Boletín de la Sociedad Geológica Mexicana
Volumen 67, núm. 3, 2015, p. 517-531
Fenómenos diagenéticos en calizas del Jurásico-Cretácico de un sector de las cuencas de Huimanguillo-Comalcalco-Alto de Jalpan y primeras observaciones mediante microscopio electrónico de barrido y microtomografía 3D
Luis E. González-Ruiz1,2,*, Eduardo González-Partida3, Luis Martínez4, Jacques Pironon1, Antoni Camprubí5, Marina Vega-González3
1 Université de Lorraine, CNRS, CREGU, GeoRessources lab, F-54506, Vandoeuvre-lès-Nancy, Francia.
2 Centro Nacional de Investigación Avanzada en Petrofísica y GEOMINCO S.A. de C.V., 076100, Santiago de Querétaro, Qro., México.
3 Centro de Geociencias, Universidad Nacional Autónoma de México, Campus Juriquilla, 07600, Santiago de Querétaro, Qro., México.
4 École et Observatoire des Sciences de la Terre, UMR CNRS/UdS 7516, Université de Strasbourg. 1 rue Blessig, 67084 Strasbourg Cedex, Francia.
5 Instituto de Geología, Universidad Nacional Autónoma de México, Ciudad Universitaria, Coyoacán, D.F., 04510, México.
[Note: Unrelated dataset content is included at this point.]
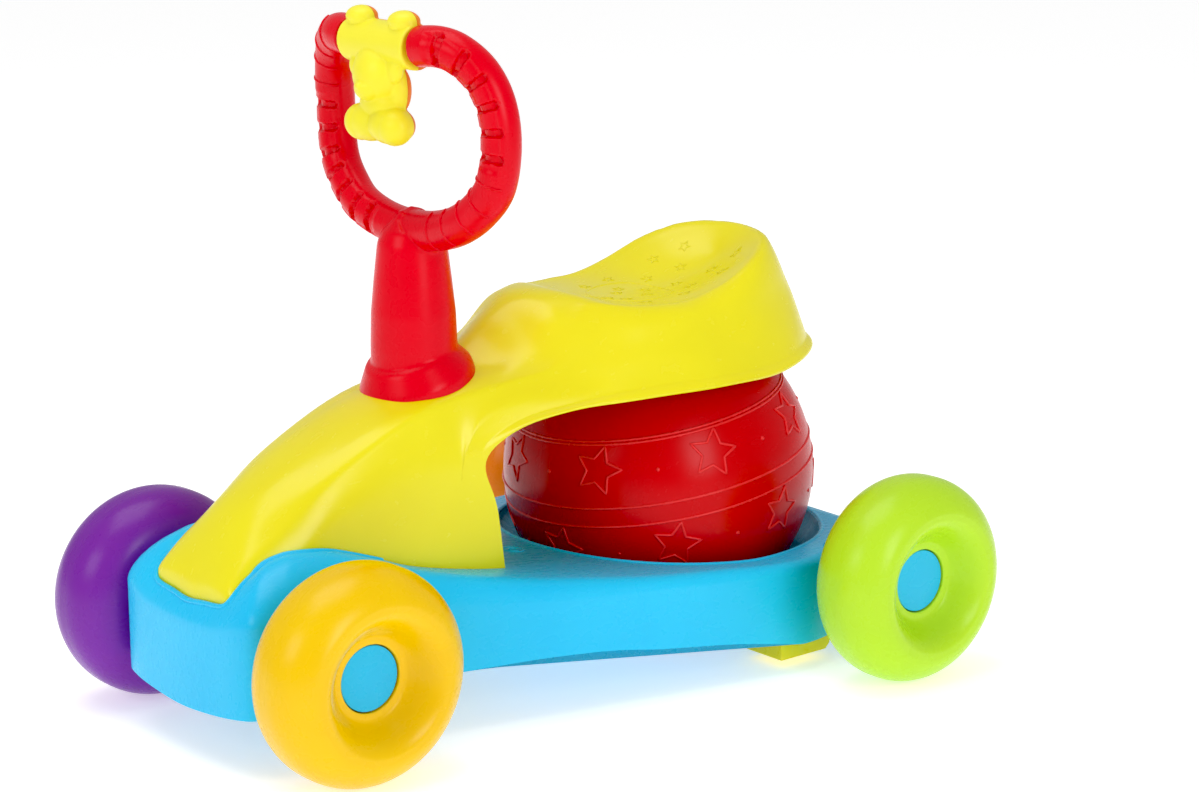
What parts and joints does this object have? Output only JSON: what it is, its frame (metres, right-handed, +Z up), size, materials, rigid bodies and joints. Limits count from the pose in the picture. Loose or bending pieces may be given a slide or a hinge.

The petroleum systems of the Southeast basin (Tabasco, Mexico) are characterized by having source rocks mainly from the Upper Jurassic, Cretaceous storage rocks, and Upper Cretaceous to Cenozoic seal rocks. In general, most of these reservoirs reflect a complex diagenetic history that depends on the prevailing porosity and permeability. A new approach using tools such as scanning electron microscopy (SEM) and X-ray 3D microtomography contribute to the understanding of how hydrocarbons accumulate and flow even at low permeabilities.
The rock specimens observed by means of SEM are strongly altered by diagenetic processes of corrosion-dissolution-precipitation, which generated fractures, dissolution, stylolites, vug lining, decarbonatization, and dedolomitization. The paragenetic succession of such diagenetic processes can be schematized thus: dolomite1 → calcite1 → quartz1 → pyrite → dolomite2 → calcite2 → quartz2 → calcite3 → quartz3 → chlorite → zeolites → clay minerals → celestine → calcite4 with hydrocarbons. It is worth noting the widespread presence of quartz and the partial replacement of some fossils by framboidal pyrite. The latter, along with clays and zeolites usually occupy spaces left after the corrosion of dolomite crystals, and also occur within vugs and fractures, as an intermediate to late stage in the paragenetic sequence. The latter is characterized by the following stages:
(1) cementation of carbonates,
(2) thermobaric alteration, associated with the incursion of fluids that were characterized by means of microthermometry of fluid inclusions:
a. in dolomite, with salinities that range between 12 and 19 wt. % NaCl equiv., and temperatures of homogenization (Th) between 99 and 141 °C,
b. in diagenetic quartz in vugs and fractures, with salinities that range between 12 and 15 wt. % NaCl equiv., and Th between 112 and 131 °C, c. in the earliest calcite, with salinities that range between 12 and 14 wt. % NaCl equiv., and Th between 110 and 149 °C,
(3) a late stage of corrosion.
New information obtained by means of X-ray microtomography reveals that most of the vugs are not interconnected, and that the samples have abundant fossils randomly distributed in the micritic matrix and oriented according to the stratification. Microfracturesand nano-pores in the matrix are partially responsible for the development of the vugs where cavities are formed after corrosive solutions that initially generated micro-breccias, followed by a partial lining by quartz and calcite.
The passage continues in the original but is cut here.